* start Material *
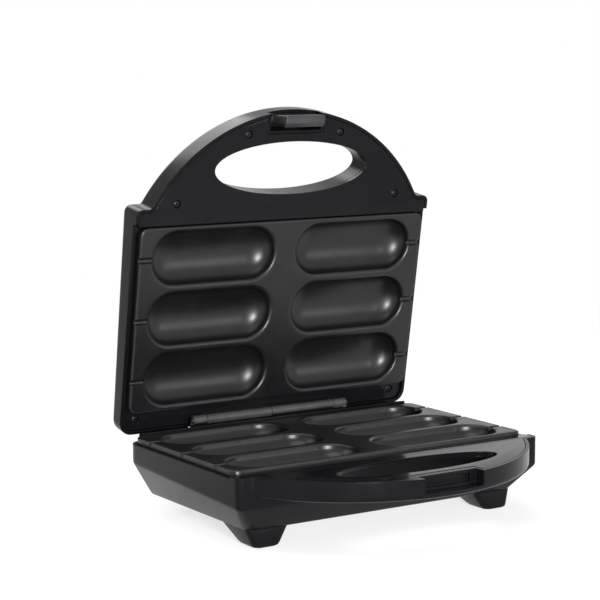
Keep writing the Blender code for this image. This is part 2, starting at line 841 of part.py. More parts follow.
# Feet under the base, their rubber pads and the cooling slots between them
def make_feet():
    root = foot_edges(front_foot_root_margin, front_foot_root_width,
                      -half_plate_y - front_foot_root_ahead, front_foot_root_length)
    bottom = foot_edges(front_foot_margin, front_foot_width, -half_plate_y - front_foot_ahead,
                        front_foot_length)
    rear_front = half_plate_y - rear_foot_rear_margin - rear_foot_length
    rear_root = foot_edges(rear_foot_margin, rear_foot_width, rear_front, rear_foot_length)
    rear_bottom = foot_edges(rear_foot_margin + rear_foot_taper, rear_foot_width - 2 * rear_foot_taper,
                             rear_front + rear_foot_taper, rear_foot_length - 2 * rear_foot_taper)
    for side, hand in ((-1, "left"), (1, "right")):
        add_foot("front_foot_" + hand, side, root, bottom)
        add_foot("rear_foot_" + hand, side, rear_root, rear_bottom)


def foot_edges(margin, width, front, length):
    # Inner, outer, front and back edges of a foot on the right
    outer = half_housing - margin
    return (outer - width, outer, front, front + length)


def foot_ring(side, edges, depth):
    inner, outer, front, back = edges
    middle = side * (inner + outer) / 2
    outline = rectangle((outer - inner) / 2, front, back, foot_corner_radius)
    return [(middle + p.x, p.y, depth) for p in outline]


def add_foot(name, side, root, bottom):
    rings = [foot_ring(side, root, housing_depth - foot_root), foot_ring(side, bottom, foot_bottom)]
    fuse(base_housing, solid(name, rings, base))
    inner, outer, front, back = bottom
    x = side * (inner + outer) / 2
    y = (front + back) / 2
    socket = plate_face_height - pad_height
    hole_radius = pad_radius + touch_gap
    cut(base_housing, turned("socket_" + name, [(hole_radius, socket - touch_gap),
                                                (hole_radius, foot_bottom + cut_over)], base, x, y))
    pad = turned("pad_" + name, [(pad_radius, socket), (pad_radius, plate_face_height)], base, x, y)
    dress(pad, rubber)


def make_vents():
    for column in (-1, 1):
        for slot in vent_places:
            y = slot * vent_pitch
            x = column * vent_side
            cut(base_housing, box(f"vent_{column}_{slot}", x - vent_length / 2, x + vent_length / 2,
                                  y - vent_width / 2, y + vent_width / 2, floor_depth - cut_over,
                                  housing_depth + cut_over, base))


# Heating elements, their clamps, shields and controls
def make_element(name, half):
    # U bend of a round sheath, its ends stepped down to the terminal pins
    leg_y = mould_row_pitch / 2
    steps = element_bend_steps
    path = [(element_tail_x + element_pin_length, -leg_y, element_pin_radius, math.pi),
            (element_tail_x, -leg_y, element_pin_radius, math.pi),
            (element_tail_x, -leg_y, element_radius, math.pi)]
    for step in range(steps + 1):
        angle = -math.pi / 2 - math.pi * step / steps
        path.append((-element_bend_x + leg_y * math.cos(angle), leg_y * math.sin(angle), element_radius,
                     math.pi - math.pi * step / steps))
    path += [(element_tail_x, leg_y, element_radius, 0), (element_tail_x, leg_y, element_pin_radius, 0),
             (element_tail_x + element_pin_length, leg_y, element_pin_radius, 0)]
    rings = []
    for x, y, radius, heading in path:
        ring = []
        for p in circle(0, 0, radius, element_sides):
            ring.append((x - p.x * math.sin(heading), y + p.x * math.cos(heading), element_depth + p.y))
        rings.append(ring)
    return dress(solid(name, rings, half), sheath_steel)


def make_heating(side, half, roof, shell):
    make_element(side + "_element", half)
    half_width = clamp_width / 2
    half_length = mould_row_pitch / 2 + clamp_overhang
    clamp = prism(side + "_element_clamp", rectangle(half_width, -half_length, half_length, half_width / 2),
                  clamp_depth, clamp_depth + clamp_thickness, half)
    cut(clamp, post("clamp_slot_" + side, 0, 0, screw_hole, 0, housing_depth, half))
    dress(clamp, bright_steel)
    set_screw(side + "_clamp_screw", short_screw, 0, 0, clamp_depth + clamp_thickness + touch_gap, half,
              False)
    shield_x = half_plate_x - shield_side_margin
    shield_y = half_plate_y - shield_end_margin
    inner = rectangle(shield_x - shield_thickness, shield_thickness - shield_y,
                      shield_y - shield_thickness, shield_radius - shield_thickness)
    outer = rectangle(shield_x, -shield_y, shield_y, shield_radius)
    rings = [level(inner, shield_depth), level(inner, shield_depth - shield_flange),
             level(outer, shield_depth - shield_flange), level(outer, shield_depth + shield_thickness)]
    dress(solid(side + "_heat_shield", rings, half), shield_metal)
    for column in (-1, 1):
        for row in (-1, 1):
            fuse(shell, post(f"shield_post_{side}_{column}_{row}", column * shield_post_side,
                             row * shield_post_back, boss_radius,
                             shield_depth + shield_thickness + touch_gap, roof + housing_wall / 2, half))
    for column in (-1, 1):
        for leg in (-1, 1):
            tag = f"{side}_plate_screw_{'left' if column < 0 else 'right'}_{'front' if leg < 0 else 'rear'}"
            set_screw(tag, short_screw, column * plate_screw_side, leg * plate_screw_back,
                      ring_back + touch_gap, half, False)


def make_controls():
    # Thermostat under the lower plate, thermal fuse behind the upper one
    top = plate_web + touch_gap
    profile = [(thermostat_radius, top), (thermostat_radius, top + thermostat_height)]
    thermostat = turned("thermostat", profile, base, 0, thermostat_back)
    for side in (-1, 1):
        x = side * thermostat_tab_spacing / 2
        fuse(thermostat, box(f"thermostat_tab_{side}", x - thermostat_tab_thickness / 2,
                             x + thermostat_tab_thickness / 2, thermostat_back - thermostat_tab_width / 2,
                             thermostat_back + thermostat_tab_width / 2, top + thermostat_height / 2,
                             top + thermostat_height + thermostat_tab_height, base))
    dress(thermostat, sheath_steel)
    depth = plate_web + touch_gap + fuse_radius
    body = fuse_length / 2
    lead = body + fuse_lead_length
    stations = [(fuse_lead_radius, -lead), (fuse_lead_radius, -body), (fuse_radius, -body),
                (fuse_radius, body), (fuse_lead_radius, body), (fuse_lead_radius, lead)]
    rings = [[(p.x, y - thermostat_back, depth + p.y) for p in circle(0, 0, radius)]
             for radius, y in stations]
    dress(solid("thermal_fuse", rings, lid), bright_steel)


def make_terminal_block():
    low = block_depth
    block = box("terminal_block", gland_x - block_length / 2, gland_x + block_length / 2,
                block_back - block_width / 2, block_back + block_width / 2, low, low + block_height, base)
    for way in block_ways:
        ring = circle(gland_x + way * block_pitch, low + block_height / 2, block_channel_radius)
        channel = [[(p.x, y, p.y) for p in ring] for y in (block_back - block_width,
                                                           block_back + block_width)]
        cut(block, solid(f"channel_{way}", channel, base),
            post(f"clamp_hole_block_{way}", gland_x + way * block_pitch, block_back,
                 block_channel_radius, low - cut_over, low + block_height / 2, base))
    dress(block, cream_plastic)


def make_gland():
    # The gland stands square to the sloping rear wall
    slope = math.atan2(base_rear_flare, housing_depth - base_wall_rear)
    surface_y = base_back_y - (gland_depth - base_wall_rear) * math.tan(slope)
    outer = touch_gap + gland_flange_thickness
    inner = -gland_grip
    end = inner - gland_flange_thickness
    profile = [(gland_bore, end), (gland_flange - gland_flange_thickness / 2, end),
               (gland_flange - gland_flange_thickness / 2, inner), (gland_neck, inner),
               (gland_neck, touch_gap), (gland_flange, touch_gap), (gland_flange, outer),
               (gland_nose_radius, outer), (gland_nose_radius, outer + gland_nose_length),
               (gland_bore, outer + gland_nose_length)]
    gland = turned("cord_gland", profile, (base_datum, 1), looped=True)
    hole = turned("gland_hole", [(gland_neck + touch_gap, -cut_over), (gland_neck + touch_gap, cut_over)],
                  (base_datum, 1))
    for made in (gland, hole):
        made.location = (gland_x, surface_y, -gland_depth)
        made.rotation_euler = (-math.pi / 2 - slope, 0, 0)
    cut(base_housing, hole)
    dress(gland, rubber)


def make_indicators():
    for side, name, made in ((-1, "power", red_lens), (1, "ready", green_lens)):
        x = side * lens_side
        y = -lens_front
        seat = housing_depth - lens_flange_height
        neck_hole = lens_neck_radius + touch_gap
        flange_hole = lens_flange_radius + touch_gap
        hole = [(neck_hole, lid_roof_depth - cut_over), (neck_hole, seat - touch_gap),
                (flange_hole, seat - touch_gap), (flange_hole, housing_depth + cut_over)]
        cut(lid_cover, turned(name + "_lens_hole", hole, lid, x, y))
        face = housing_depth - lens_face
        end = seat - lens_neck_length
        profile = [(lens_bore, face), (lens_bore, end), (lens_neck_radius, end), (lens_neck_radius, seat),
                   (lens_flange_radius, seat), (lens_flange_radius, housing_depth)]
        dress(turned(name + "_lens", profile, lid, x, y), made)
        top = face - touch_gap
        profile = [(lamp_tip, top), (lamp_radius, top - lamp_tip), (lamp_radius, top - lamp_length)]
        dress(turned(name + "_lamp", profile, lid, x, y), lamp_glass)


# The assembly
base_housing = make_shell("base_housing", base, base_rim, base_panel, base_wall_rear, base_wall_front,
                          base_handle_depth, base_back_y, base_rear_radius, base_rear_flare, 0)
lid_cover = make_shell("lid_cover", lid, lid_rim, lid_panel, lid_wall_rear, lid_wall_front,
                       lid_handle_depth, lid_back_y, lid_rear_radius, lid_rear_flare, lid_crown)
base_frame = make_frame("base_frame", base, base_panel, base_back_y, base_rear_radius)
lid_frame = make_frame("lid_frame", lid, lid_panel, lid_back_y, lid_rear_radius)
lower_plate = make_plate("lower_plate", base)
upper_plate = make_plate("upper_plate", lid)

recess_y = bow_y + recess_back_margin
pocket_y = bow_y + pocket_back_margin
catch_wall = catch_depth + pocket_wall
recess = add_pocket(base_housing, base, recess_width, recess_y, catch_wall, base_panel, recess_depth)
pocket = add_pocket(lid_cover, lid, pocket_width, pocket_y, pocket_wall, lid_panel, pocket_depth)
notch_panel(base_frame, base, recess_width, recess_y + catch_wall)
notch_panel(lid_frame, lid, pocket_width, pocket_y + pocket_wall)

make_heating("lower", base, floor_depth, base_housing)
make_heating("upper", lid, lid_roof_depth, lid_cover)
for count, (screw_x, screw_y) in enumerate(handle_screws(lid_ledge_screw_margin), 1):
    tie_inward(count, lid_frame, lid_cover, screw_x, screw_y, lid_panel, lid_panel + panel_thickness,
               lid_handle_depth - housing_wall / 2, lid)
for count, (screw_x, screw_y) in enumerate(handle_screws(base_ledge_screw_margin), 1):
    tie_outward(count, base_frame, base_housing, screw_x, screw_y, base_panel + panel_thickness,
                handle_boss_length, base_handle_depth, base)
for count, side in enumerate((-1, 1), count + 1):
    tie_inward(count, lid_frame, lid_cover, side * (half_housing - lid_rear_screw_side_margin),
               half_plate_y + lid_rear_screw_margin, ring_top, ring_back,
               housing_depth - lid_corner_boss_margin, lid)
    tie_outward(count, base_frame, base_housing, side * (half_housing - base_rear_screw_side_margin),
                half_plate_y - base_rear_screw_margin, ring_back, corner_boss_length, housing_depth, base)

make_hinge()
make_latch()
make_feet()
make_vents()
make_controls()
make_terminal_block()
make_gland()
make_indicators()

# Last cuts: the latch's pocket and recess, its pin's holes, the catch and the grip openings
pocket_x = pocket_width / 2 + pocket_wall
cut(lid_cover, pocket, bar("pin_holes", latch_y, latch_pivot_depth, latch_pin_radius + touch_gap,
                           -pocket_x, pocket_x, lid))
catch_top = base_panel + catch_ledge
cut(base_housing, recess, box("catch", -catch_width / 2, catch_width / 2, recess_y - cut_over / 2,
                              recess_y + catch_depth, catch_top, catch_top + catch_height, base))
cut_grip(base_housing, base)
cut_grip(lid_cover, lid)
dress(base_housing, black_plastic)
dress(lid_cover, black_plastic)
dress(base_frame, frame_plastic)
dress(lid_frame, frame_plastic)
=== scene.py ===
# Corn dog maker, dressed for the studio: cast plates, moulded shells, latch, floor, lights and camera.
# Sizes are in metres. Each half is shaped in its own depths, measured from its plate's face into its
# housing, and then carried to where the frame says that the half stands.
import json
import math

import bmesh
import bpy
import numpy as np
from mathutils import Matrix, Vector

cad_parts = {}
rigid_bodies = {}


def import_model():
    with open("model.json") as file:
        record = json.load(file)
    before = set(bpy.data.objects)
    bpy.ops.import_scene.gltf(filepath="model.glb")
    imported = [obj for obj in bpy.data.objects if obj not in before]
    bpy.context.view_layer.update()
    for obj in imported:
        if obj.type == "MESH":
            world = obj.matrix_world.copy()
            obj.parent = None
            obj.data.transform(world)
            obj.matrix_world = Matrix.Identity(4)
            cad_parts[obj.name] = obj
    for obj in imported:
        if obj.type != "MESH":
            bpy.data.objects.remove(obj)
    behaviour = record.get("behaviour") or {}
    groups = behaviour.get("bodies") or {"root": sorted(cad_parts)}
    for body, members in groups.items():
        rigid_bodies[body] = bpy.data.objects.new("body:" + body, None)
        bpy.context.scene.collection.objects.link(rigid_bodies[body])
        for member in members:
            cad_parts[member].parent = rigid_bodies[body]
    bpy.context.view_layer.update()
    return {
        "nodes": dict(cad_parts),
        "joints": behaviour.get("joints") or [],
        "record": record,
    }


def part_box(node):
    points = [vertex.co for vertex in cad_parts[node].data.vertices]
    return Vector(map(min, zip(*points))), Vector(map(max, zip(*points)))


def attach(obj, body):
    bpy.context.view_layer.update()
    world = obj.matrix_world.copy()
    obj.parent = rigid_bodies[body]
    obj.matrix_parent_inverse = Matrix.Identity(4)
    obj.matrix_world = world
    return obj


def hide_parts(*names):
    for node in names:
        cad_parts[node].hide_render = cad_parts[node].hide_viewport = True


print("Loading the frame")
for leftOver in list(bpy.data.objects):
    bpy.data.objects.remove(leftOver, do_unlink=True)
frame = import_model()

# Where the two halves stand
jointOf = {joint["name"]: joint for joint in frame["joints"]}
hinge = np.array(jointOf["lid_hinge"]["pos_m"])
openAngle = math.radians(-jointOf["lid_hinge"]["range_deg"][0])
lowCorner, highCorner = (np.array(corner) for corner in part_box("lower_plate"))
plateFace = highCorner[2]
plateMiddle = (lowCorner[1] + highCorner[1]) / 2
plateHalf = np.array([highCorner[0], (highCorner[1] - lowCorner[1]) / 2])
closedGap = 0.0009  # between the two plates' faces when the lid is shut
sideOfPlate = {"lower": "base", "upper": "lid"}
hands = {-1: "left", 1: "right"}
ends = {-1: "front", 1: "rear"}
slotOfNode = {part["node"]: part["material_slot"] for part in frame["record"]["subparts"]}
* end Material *
What to work on –
Lines of the material that contain the word "points" are to be gathered.

Solved problem –
    points = [vertex.co for vertex in cad_parts[node].data.vertices]
    return Vector(map(min, zip(*points))), Vector(map(max, zip(*points)))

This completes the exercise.